[Model Averaging] Simplify PostLocalSGD Optimizer API (#64885)
authorYi Wang <wayi@fb.com>
Tue, 14 Sep 2021 23:35:32 +0000 (16:35 -0700)
committerFacebook GitHub Bot <facebook-github-bot@users.noreply.github.com>
Tue, 14 Sep 2021 23:37:14 +0000 (16:37 -0700)
Summary:
Pull Request resolved: https://github.com/pytorch/pytorch/pull/64885

1) The constructor accepts a local optimizer instance instead of the inputs of local optimizer constructor and the class type.
2) The parameters are read from local optimizer's `param_groups` instead of a separate input.

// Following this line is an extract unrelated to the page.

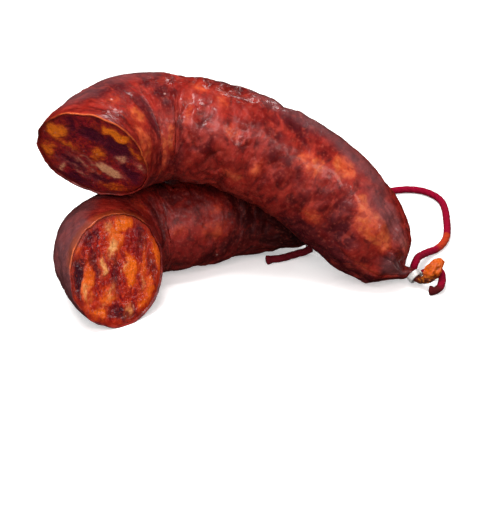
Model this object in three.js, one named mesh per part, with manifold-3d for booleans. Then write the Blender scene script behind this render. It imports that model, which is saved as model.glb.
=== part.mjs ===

Proposal: https://github.com/pytorch/pytorch/issues/59699
ghstack-source-id: 137865867

Test Plan: buck test mode/dev-nosan //caffe2/test/distributed:distributed_nccl_spawn -- test_post_localSGD_optimizer_parity

Reviewed By: rohan-varma

Differential Revision: D30888794

fbshipit-source-id: 21261b480f6bbb9b2333426020e3f350da3f73c2

torch/distributed/optim/post_localSGD_optimizer.py
torch/testing/_internal/distributed/distributed_test.py

index 8a15c03..2d1c861 100644 (file)
@@ -1,5 +1,3 @@
-from typing import Any, Iterator, Type
-
 import torch
 import torch.distributed.algorithms.model_averaging.averagers as averagers
 
@@ -11,11 +9,8 @@ class PostLocalSGDOptimizer(torch.optim.Optimizer):
     After the warm-up stage, it averages parameters periodically afer the local optimizer is applied.
 
     Args:
-        params: All the parameters.
-        optimizer_class: The class of the local optimizer.
+        optim: The local optimizer.
         averager: A model averager instance to run post-localSGD algorithm.
-        **defaults: A dict containing default values of optimization options,
-            which are forwarded to the local optimizer.
 
     Example::
 
@@ -37,11 +32,10 @@ class PostLocalSGDOptimizer(torch.optim.Optimizer):
         >>>  # Create a post-localSGD optimizer that wraps a local optimizer.
         >>>  # Note that ``warmup_steps`` used in ``PostLocalSGDOptimizer`` must be the same as
         >>>  # ``start_localSGD_iter`` used in ``PostLocalSGDState``.
+        >>>  local_optim = torch.optim.SGD(params=model.parameters(), lr=0.01)
         >>>  opt = PostLocalSGDOptimizer(
-        >>>      model.parameters(),
-        >>>      optimizer_class=torch.optim.SGD,
-        >>>      averager=averagers.PeriodicModelAverager(period=4, warmup_steps=100),
-        >>>      lr=0.01
+        >>>      optim=local_optim,
+        >>>      averager=averagers.PeriodicModelAverager(period=4, warmup_steps=100)
         >>>  )
         >>>
         >>>  # In the first 100 steps, DDP runs global gradient averaging at every step.
@@ -59,13 +53,10 @@ class PostLocalSGDOptimizer(torch.optim.Optimizer):
 
     def __init__(
         self,
-        params: Iterator[torch.nn.Parameter],
-        optimizer_class: Type[torch.optim.Optimizer],
-        averager: averagers.ModelAverager,
-        **defaults: Any,
+        optim: torch.optim.Optimizer,
+        averager: averagers.ModelAverager
     ):
-        self.params = list(params)
-        self.optim = optimizer_class(iter(self.params), **defaults)
+        self.optim = optim
         self.param_groups = self.optim.param_groups
         self.averager = averager
 
@@ -87,7 +78,11 @@ class PostLocalSGDOptimizer(torch.optim.Optimizer):
         Performs a single optimization step (parameter update).
         """
         self.optim.step()
-        self.averager.average_parameters(iter(self.params))
+        for param_group in self.param_groups:
+            for params in param_group["params"]:
+                if params.grad is None:
+                    continue
+                self.averager.average_parameters(iter(params))
 
     def zero_grad(self):
         self.optim.zero_grad()
index 613e23e..5f26bf4 100644 (file)
@@ -4625,12 +4625,10 @@ class DistributedTest:
                 gradient_as_bucket_view=grad_is_view,
             )
             post_localSGD_opt = post_localSGD_optimizer.PostLocalSGDOptimizer(
-                params=post_localSGD_net.parameters(),
-                optimizer_class=torch.optim.SGD,
+                optim=torch.optim.SGD(post_localSGD_net.parameters(), lr=learning_rate),
                 averager=averagers.PeriodicModelAverager(
                     period=period, warmup_steps=warmup_steps
-                ),
-                lr=learning_rate,
+                )
             )
 
             input = torch.randn(dist.get_world_size() * 2, 2).cuda()